Acko, the Bengaluru-based digital-first general insurer founded by Varun Dua, has taken a concrete step toward its initial public offering by formally appointing investment banks. The company has tapped Kotak Mahindra Capital, ICICI Securities, and Morgan Stanley as book-running lead managers, aiming to raise up to $350 million. Sources familiar with the matter, speaking anonymously to Bloomberg and PTI, indicate a target valuation between $2 billion and $2.5 billion.

The offering will likely combine a fresh issuance of shares with an offer-for-sale component from existing investors. Acko plans to confidentially file its draft red herring prospectus with the Securities and Exchange Board of India in the second half of 2026, targeting a listing in the first half of 2027, as reported by Inc42.

Licensed as an insurer in late 2017 and operational the following year, Acko broke from the traditional Indian insurance mold. Unlike incumbents such as ICICI Lombard or newer rivals like Digit Insurance, which rely heavily on agents and intermediaries, Acko built a direct-to-consumer model from the start. It sells motor, health, and travel insurance exclusively through its own digital channels and embedded partnerships, eliminating the distribution layer. The company is embedded within platforms like Amazon India and Ola, giving it access to large, captive user bases without a conventional agent network.

The financial trajectory has improved significantly. In FY25, Acko reported revenue of Rs 2,837 crore (roughly $340 million), a 35% increase over the prior year. This growth far outpaces the sub-10% expansion seen across India’s broader insurance sector. Net losses also shrank by 37% year-on-year, moving the company closer to profitability. This combination of strong top-line growth and meaningful loss reduction is exactly the profile Indian tech-oriented businesses have needed to command premium valuations in public markets.

The $2 billion to $2.5 billion valuation target marks a discount from Acko’s last known private valuation of $1.4 billion in its Series D round in 2021. The company has raised over $583 million in total, backed by investors including General Atlantic, Canada Pension Plan Investment Board, Multiples PE, Accel, and Elevation Capital.

Timing aligns with a robust Indian IPO market. In 2025, India ranked among the world’s busiest IPO markets, with companies raising roughly Rs 1.95 trillion ($21.6 billion), surpassing the previous year’s record of Rs 1.73 trillion. Strong inflows from domestic mutual funds have sustained demand for new listings, even as global equity markets face disruptions from the Iran war and US-China trade tensions. For an insurtech company that has grown through embedded distribution and digital channels, the Indian public equity market offers a familiar investor base and a valuation premium for technology-enabled business models compared to traditional insurance multiples.
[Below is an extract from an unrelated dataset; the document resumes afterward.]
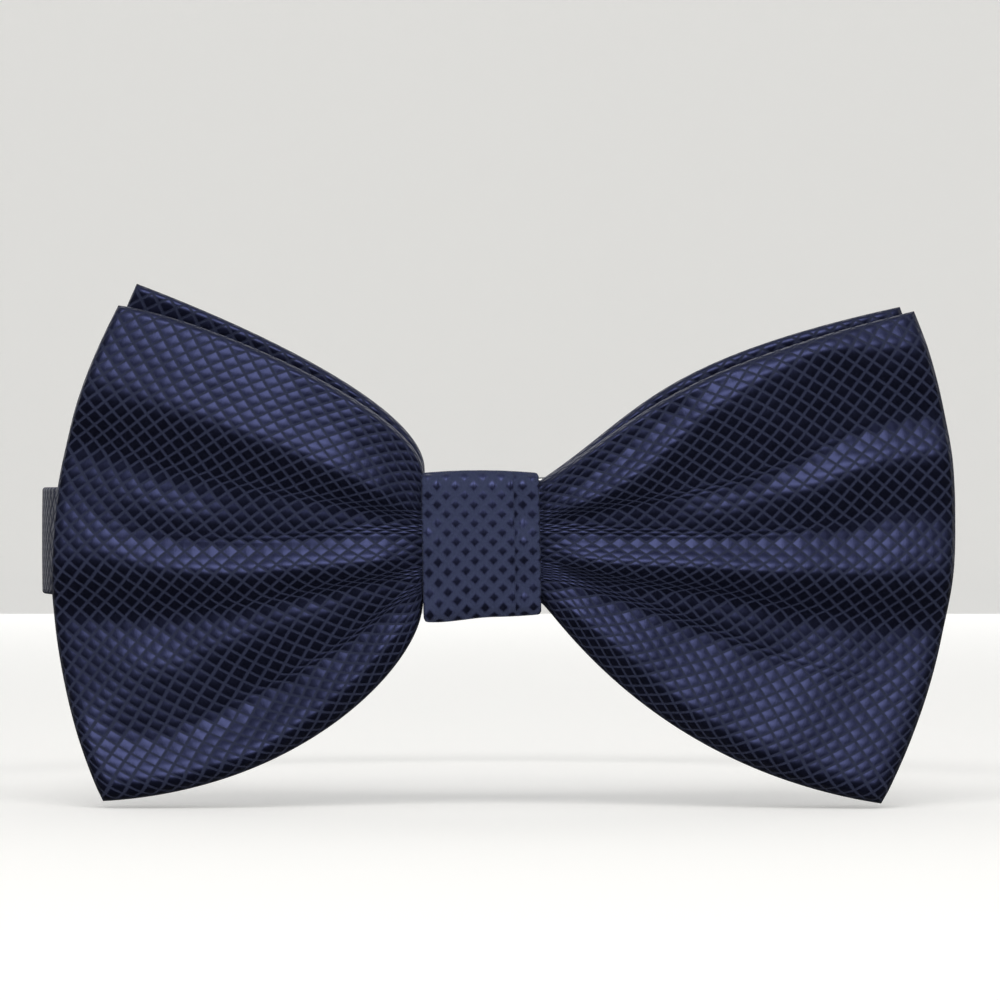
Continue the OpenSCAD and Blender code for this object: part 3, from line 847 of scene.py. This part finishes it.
def make_hook():
    """A plate with a slot for the band and a curled tongue, from a mid surface in the X and Z directions."""
    own = settings().metal
    wire, plate = own.wire / MM, own.plate / MM
    far = float(np.linalg.norm(EYE_FAR - HOOK_BAR))
    # the tongue passes over the eye's wire, curls down beyond it and ends in a lip under it
    over = math.asin((wire / 2 + 0.4 + plate / 2) / far)
    under = math.asin((wire / 2 + 0.6 + plate) / far)
    tongue = far + wire / 2 + 1.0 + plate / 2
    half, tongue_half, slot_half = float(HOOK_HIGH[2]), 4, 8
    slot_end, shoulder, lip = 3.4, (6, 9, 12), 0.55
    clear_selection()
    bpy.ops.mesh.primitive_plane_add(size=MM, location=(0, 0, 0), rotation=(math.pi / 2, 0, 0))
    piece = bpy.context.object
    piece.name = "hook_clasp"
    bpy.ops.object.mode_set(mode="EDIT")
    bpy.ops.transform.resize(value=(tongue, 1, half))
    bpy.ops.transform.translate(value=(tongue / 2 * MM, 0, half / 2 * MM))
    bpy.ops.object.mode_set(mode="OBJECT")
    bpy.ops.object.transform_apply(location=True, rotation=True, scale=True)
    edit(piece)
    cut(0, (0.3, slot_end, *shoulder, 14.5))
    cut(2, (tongue_half, slot_half))

    def waste(c):
        return (c.x < slot_end and c.z < slot_half) or (c.x > shoulder[-1] and c.z > tongue_half)

    pick(piece, "FACE", waste)
    bpy.ops.mesh.delete(type="FACE")
    # the shoulders narrow to the tongue
    for x, share in zip(shoulder[1:], (0.5, 1.0)):
        for z in (half, slot_half):
            pick(piece, "VERT", lambda c: abs(c.x - x) < 0.05 and abs(c.z - z) < 0.05)
            bpy.ops.transform.translate(value=(0, 0, (tongue_half - z) * share * MM))
    bpy.ops.mesh.select_all(action="SELECT")
    bpy.ops.mesh.remove_doubles(threshold=WELD)
    pick(piece, "EDGE", lambda c: abs(c.x - tongue) < 0.02)
    bpy.ops.mesh.spin(steps=8, angle=over + under, center=(0, 0, 0), axis=(0, 0, 1), dupli=False)
    inward = -Vector((math.cos(over + under), -math.sin(over + under), 0)) * lip
    bpy.ops.mesh.extrude_region_move(TRANSFORM_OT_translate={"value": inward * MM})
    bpy.ops.object.mode_set(mode="OBJECT")
    mirror_down(piece)
    apply_modifier(piece, "SOLIDIFY", thickness=plate * MM, offset=0.0)
    apply_modifier(piece, "BEVEL", width=0.16 * MM, segments=3, limit_method="ANGLE", angle_limit=0.6)
    bar = stitch("hook_bar", 2 * half, wire)
    bar.data.transform(Matrix.Rotation(math.pi / 2, 4, "Y"))
    select_only(piece, bar)
    bpy.ops.object.join()
    bpy.ops.object.shade_smooth_by_angle(angle=0.7)
    settle(piece, bearing(EYE_FAR - HOOK_BAR) + math.degrees(over), HOOK_BAR)
    finish_piece(piece, metal_material(), "hook", "hook")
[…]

Using the confidential DRHP filing route allows Acko to undergo regulatory review without the public disclosure requirements of a standard SEBI filing, giving it flexibility to adjust timing based on market conditions.

Acko operates at the intersection of two major structural opportunities in Indian financial services: the underpenetration of insurance relative to GDP, which remains well below global averages, and the shift from offline, agent-led distribution to digital channels that reduces acquisition costs and improves customer data quality. The company’s direct model provides richer customer data than intermediary-dependent insurers, potentially enabling better pricing for risk selection. Whether this structural advantage translates into underwriting profitability at scale is the test the public market will apply.

Digit Insurance, which listed on Indian exchanges in May 2024, offers the nearest public comparable. Digit closed its IPO at a valuation of approximately Rs 22,800 crore (~$2.7 billion), and its stock has traded with significant volatility since. Acko’s target of $2 billion to $2.5 billion implies a broadly similar market capitalisation at a comparable stage of maturity.